Reproduce each line exactly. Skip none.
•••••
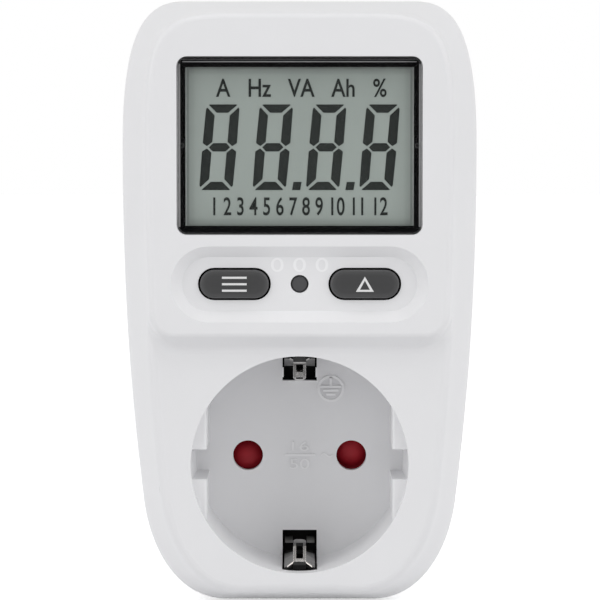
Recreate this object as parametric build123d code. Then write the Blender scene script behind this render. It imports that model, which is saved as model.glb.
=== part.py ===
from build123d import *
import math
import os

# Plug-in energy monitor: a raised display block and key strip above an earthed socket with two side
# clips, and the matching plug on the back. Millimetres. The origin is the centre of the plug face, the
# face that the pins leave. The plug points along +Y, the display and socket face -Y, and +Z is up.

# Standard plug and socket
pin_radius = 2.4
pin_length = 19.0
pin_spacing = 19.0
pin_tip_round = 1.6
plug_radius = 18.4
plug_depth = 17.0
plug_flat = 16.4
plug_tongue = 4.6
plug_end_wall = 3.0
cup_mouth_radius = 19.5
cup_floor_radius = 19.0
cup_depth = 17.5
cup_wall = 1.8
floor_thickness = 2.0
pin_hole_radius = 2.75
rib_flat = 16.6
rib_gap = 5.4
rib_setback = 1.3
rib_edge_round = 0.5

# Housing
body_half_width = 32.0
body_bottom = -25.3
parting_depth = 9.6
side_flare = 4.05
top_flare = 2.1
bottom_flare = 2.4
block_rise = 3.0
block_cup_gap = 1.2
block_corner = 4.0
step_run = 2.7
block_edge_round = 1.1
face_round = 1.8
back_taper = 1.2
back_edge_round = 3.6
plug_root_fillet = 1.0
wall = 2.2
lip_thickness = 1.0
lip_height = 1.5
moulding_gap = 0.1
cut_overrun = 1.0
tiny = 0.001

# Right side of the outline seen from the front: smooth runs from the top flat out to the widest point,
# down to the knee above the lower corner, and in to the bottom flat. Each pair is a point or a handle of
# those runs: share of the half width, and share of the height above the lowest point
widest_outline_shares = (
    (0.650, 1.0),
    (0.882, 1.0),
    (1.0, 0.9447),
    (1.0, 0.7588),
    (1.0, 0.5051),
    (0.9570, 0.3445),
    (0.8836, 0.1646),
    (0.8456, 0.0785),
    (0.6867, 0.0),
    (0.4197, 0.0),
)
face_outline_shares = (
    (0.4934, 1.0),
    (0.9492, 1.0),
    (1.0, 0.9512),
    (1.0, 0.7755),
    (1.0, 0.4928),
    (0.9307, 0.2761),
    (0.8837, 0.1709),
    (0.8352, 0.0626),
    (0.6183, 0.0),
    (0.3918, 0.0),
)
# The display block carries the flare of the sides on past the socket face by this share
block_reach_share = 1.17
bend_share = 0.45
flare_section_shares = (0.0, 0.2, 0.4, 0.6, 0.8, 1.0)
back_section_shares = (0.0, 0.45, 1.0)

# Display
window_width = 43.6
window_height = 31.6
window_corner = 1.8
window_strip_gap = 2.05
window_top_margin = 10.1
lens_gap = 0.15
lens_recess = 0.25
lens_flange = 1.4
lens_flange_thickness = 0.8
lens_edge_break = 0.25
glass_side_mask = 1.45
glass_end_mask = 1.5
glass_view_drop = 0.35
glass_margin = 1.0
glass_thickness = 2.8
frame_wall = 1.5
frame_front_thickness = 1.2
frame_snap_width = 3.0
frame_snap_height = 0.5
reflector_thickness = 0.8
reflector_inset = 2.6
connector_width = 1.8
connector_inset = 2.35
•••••
__Task solution__:
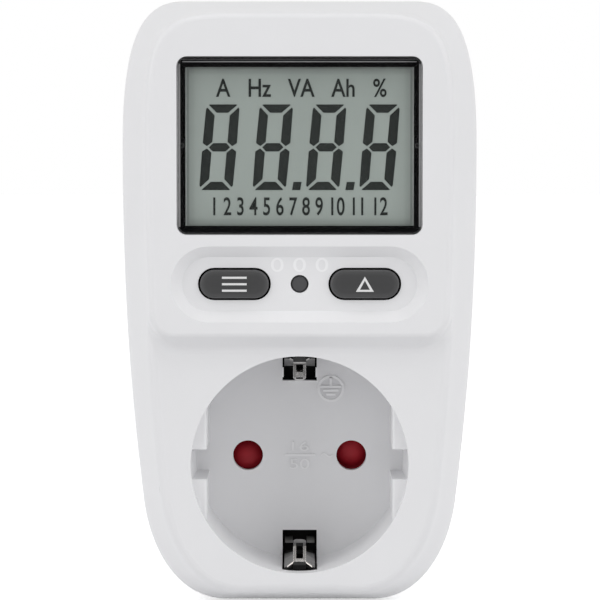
Recreate this object as parametric build123d code. Then write the Blender scene script behind this render. It imports that model, which is saved as model.glb.
=== part.py ===
from build123d import *
import math
import os

# Plug-in energy monitor: a raised display block and key strip above an earthed socket with two side
# clips, and the matching plug on the back. Millimetres. The origin is the centre of the plug face, the
# face that the pins leave. The plug points along +Y, the display and socket face -Y, and +Z is up.

# Standard plug and socket
pin_radius = 2.4
pin_length = 19.0
pin_spacing = 19.0
pin_tip_round = 1.6
plug_radius = 18.4
plug_depth = 17.0
plug_flat = 16.4
plug_tongue = 4.6
plug_end_wall = 3.0
cup_mouth_radius = 19.5
cup_floor_radius = 19.0
cup_depth = 17.5
cup_wall = 1.8
floor_thickness = 2.0
pin_hole_radius = 2.75
rib_flat = 16.6
rib_gap = 5.4
rib_setback = 1.3
rib_edge_round = 0.5

# Housing
body_half_width = 32.0
body_bottom = -25.3
parting_depth = 9.6
side_flare = 4.05
top_flare = 2.1
bottom_flare = 2.4
block_rise = 3.0
block_cup_gap = 1.2
block_corner = 4.0
step_run = 2.7
block_edge_round = 1.1
face_round = 1.8
back_taper = 1.2
back_edge_round = 3.6
plug_root_fillet = 1.0
wall = 2.2
lip_thickness = 1.0
lip_height = 1.5
moulding_gap = 0.1
cut_overrun = 1.0
tiny = 0.001

# Right side of the outline seen from the front: smooth runs from the top flat out to the widest point,
# down to the knee above the lower corner, and in to the bottom flat. Each pair is a point or a handle of
# those runs: share of the half width, and share of the height above the lowest point
widest_outline_shares = (
    (0.650, 1.0),
    (0.882, 1.0),
    (1.0, 0.9447),
    (1.0, 0.7588),
    (1.0, 0.5051),
    (0.9570, 0.3445),
    (0.8836, 0.1646),
    (0.8456, 0.0785),
    (0.6867, 0.0),
    (0.4197, 0.0),
)
face_outline_shares = (
    (0.4934, 1.0),
    (0.9492, 1.0),
    (1.0, 0.9512),
    (1.0, 0.7755),
    (1.0, 0.4928),
    (0.9307, 0.2761),
    (0.8837, 0.1709),
    (0.8352, 0.0626),
    (0.6183, 0.0),
    (0.3918, 0.0),
)
# The display block carries the flare of the sides on past the socket face by this share
block_reach_share = 1.17
bend_share = 0.45
flare_section_shares = (0.0, 0.2, 0.4, 0.6, 0.8, 1.0)
back_section_shares = (0.0, 0.45, 1.0)

# Display
window_width = 43.6
window_height = 31.6
window_corner = 1.8
window_strip_gap = 2.05
window_top_margin = 10.1
lens_gap = 0.15
lens_recess = 0.25
lens_flange = 1.4
lens_flange_thickness = 0.8
lens_edge_break = 0.25
glass_side_mask = 1.45
glass_end_mask = 1.5
glass_view_drop = 0.35
glass_margin = 1.0
glass_thickness = 2.8
frame_wall = 1.5
frame_front_thickness = 1.2
frame_snap_width = 3.0
frame_snap_height = 0.5
reflector_thickness = 0.8
reflector_inset = 2.6
connector_width = 1.8
connector_inset = 2.35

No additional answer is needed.